* _The problem_: Copy every line that holds "code".

• • • • •

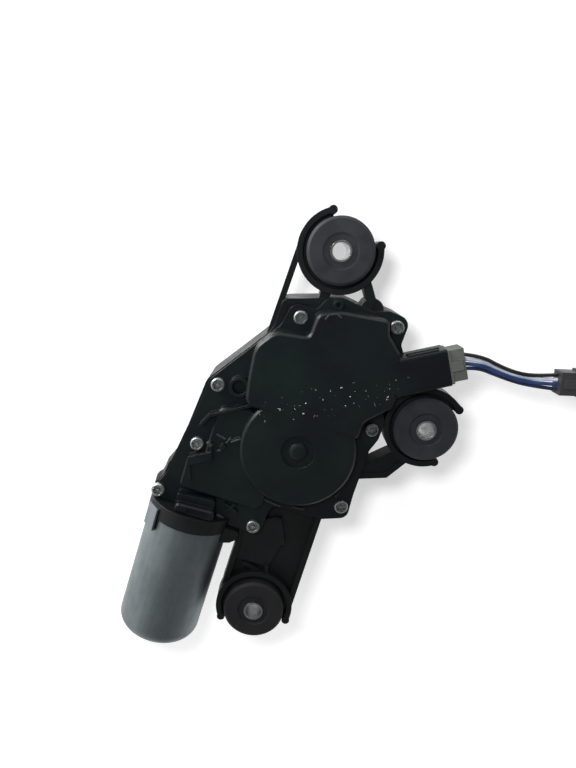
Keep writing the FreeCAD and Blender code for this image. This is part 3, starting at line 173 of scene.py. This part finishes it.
def face_outwards(mesh):
    """Makes every face of a closed mesh point outwards."""
    work = bmesh.new()
    work.from_mesh(mesh)
    bmesh.ops.remove_doubles(work, verts=work.verts, dist=MERGE_DISTANCE)
    bmesh.ops.recalc_face_normals(work, faces=work.faces)
    work.to_mesh(mesh)
    work.free()
    mesh.update()


def closed_piece(name, points, faces, material, smooth=True):
    """A fixed piece from points in millimetres and faces, with its finish."""
    mesh = bpy.data.meshes.new(name)
    mesh.from_pydata((points.reshape(-1, 3) * MM).tolist(), [], faces)
    mesh.update()
    mesh.polygons.foreach_set("use_smooth", np.full(len(mesh.polygons), smooth))
    face_outwards(mesh)
    mesh.materials.append(material)
    piece = bpy.data.objects.new(name, mesh)
    bpy.context.collection.objects.link(piece)
    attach(piece, "root")
    return piece


# Material code

def add(tree, kind, **values):
    """A new node with its settings and constant inputs."""
    node = tree.nodes.new(kind)
    for key, value in values.items():
        if key in node.inputs:
            node.inputs[key].default_value = value
        else:
            setattr(node, key, value)
    return node


def put(tree, value, socket):
    """Gives an input a link from an output, or else a constant."""
    if isinstance(value, bpy.types.NodeSocket):
        tree.links.new(value, socket)
    else:
        socket.default_value = value


def noise(tree, scale, detail, roughness, stretch=None):
    """Noise on object coordinates, in cycles per metre. A stretch multiplies them along each axis."""
    place = add(tree, "ShaderNodeTexCoord").outputs["Object"]
    if stretch:
        mapping = add(tree, "ShaderNodeMapping", Scale=stretch)
        tree.links.new(place, mapping.inputs["Vector"])
        place = mapping.outputs["Vector"]
    node = add(tree, "ShaderNodeTexNoise", Scale=scale, Detail=detail, Roughness=roughness)
    tree.links.new(place, node.inputs["Vector"])
    return node.outputs["Fac"]


def ramp(tree, factor, span, ends):
    """A ramp over a span of a factor, between two ends that are colours or numbers."""
    node = add(tree, "ShaderNodeValToRGB")
    for element, position, end in zip(node.color_ramp.elements, span, ends):
        colour = end if isinstance(end, tuple) else (end, end, end)
        element.position = position
        element.color = (*colour, 1.0)
    tree.links.new(factor, node.inputs["Fac"])
    return node.outputs["Color"]


def mix_colours(tree, factor, first, second, blend="MIX"):
    """A mix of two outputs or colours, by a factor that is an output or a number.

    The mix node's inputs 6 and 7 and its output 2 are the ones for colours."""
    node = add(tree, "ShaderNodeMix", data_type="RGBA", blend_type=blend)
    put(tree, factor, node.inputs[0])
    put(tree, first, node.inputs[6])
    put(tree, second, node.inputs[7])
    return node.outputs[2]


def calculate(tree, operation, first, second):
    """The result of an operation on two outputs or numbers."""
    node = add(tree, "ShaderNodeMath", operation=operation)
    put(tree, first, node.inputs[0])
    put(tree, second, node.inputs[1])
    return node.outputs[0]


def bump(tree, shader, height, strength, depth, edge_radius=0.0):
    """Bump of a depth in millimetres, over normals softened at edges where a radius is given."""
    node = add(tree, "ShaderNodeBump", Strength=strength, Distance=depth * MM)
    tree.links.new(height, node.inputs["Height"])
    if edge_radius:
        soft = add(tree, "ShaderNodeBevel", samples=4, Radius=edge_radius * MM)
        tree.links.new(soft.outputs["Normal"], node.inputs["Normal"])
    tree.links.new(node.outputs["Normal"], shader.inputs["Normal"])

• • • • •

* _Result of this exercise_:
Keep writing the FreeCAD and Blender code for this image. This is part 3, starting at line 173 of scene.py. This part finishes it.
# Material code